The embodiment of the present application may further include the first output interface 21 to charge two, three, or more electric vehicles 200. The embodiment of the present application may further include the second output interface 22 to power two, three, or more electrical devices 300. Each first output interface 21 corresponds to the first power switch 23 and is used to connect to a corresponding electric vehicle 200 and provide power to the connected electric vehicles 200. Each second output interface 22 corresponds to the second power switch 24 and is used to connect to the corresponding electrical device 300 and power the connected electrical device 300. It should be understood that the total output power of all second output interfaces 22 and all first output interfaces 21 does not exceed the input power provided by the external power supply.

It should be noted that any steps and any technical features of the above-mentioned embodiments of the present application can be freely and arbitrarily combined, and the combined technical solutions are also within the scope of the present application.

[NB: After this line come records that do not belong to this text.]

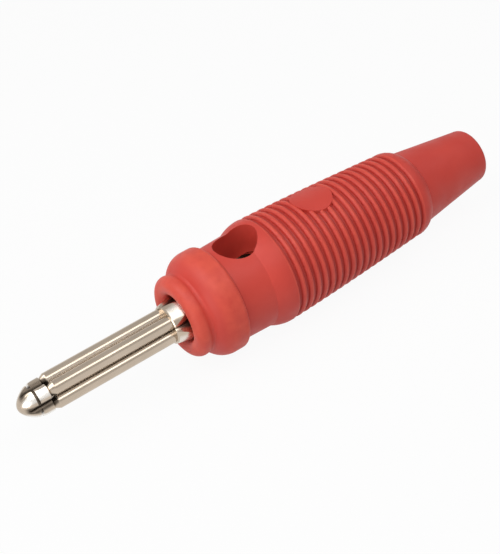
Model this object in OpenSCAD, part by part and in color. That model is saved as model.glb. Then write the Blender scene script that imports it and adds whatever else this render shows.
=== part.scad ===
// Test plug with a 4 mm sprung pin, a cross socket for a second plug and a ribbed
// insulating sleeve that slides back off its metal body to uncover the cable clamp.
// The axis of the plug is X: the pin points to -X and the cable leaves to +X.
// The origin is on the axis at the front face of the sleeve, and the cross hole runs along Z.

/* [Contact pin] */
// Length of the pin in front of the sleeve
pin_l = 19; // [17:0.5:22]
// Diameter over the spring wires
pin_d = 4; // [3.9:0.02:4.1]
// Diameter of each spring wire
wire_d = 1.5; // [1.4:0.02:1.6]
// Turn of the first spring wire about the axis, from the cross hole
wire_turn = 43; // [30:1:60]
// Length of the taper behind each wire's front end
wire_taper_l = 0.7; // [0.4:0.1:1.2]
// Diameter of the front end of each wire, where it sits in the head
wire_tip_d = 0.8; // [0.6:0.05:0.9]
// Length of the front end of each wire inside the head
wire_tip_l = 0.5; // [0.3:0.05:0.8]
// Diameter of the rod between the wires
core_d = 0.9; // [0.7:0.02:0.94]

/* [Head of the pin] */
// Diameter of the head
head_d = 3.76; // [3.6:0.02:3.9]
// Length of the head, with its pointed nose
head_l = 3.2; // [3.1:0.1:4.5]
// Length of the pointed nose
nose_l = 2.6; // [2.2:0.1:2.9]
// Diameter of the ball at the very tip of the nose
tip_d = 2; // [1.6:0.1:2.4]
// Diameter of each rounded lobe pressed into the head
head_lobe_d = 1.7; // [1.6:0.05:2]
// Diameter of the circle that the head's lobes are centred on
head_lobe_circle_d = 2.24; // [2.1:0.02:2.4]
// Diameter of the solid middle of the head
head_middle_d = 2.2; // [2:0.05:2.6]
// Distance from the tip to the groove round the head
head_groove_x = 1.7; // [1.5:0.1:2]
// Width of the groove round the head
head_groove_w = 0.3; // [0.15:0.05:0.4]
// Diameter at the bottom of the groove round the head
head_groove_d = 2.9; // [2.7:0.05:3.4]

/* [Metal body] */
// Length of the collar that shows in front of the sleeve
collar_stand = 1.2; // [0.6:0.1:2]
// Length of the crimped collar behind the sleeve's front face
collar_seat = 1.6; // [1:0.1:2.5]
// Diameter of the crimped collar at its front
collar_front_d = 4.4; // [4.3:0.05:4.8]
// Diameter that the collar widens to, where the sleeve covers it
collar_rear_d = 5.1; // [5:0.05:5.15]
// Distance from the sleeve's front face to the end of the collar's taper
collar_taper_end = 0.4; // [0.2:0.1:1.4]
// Diameter of each lobe of the crimped collar
collar_lobe_d = 2.8; // [2.75:0.05:2.9]
// Diameter of the circle that the collar's lobes are centred on
collar_lobe_circle_d = 2.5; // [2.4:0.05:2.6]
// Turn of the collar's lobes about the axis, from the cross hole
collar_turn = 27; // [24:1:45]
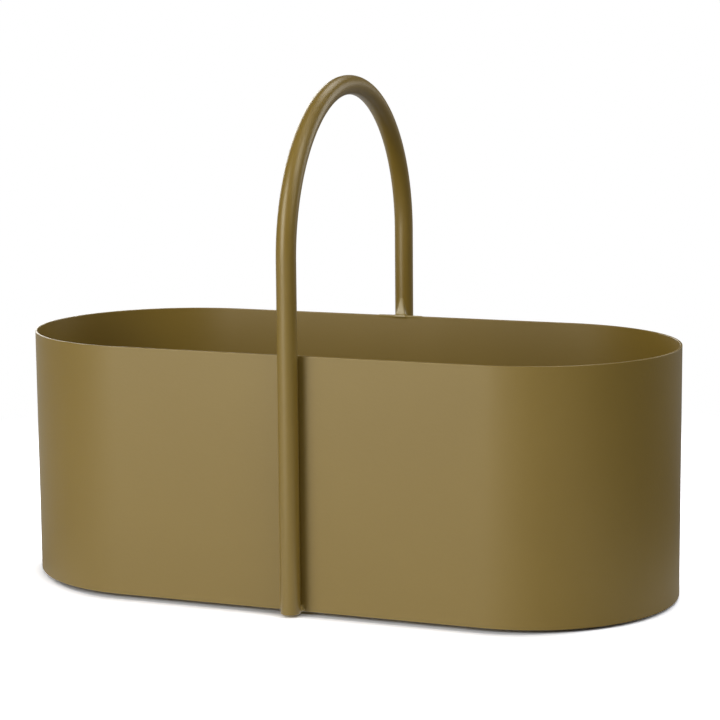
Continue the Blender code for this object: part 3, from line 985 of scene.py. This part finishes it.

The embodiments shown and described above are only examples. Even though numerous characteristics and advantages of the present technology have been set forth in the foregoing description, together with details of the structure and function of the present disclosure, the disclosure is illustrative only, and changes may be made in the detail, including in matters of shape, size and arrangement of the parts within the principles of the present disclosure, up to and including the full extent established by the broad general meaning of the terms used in the claims.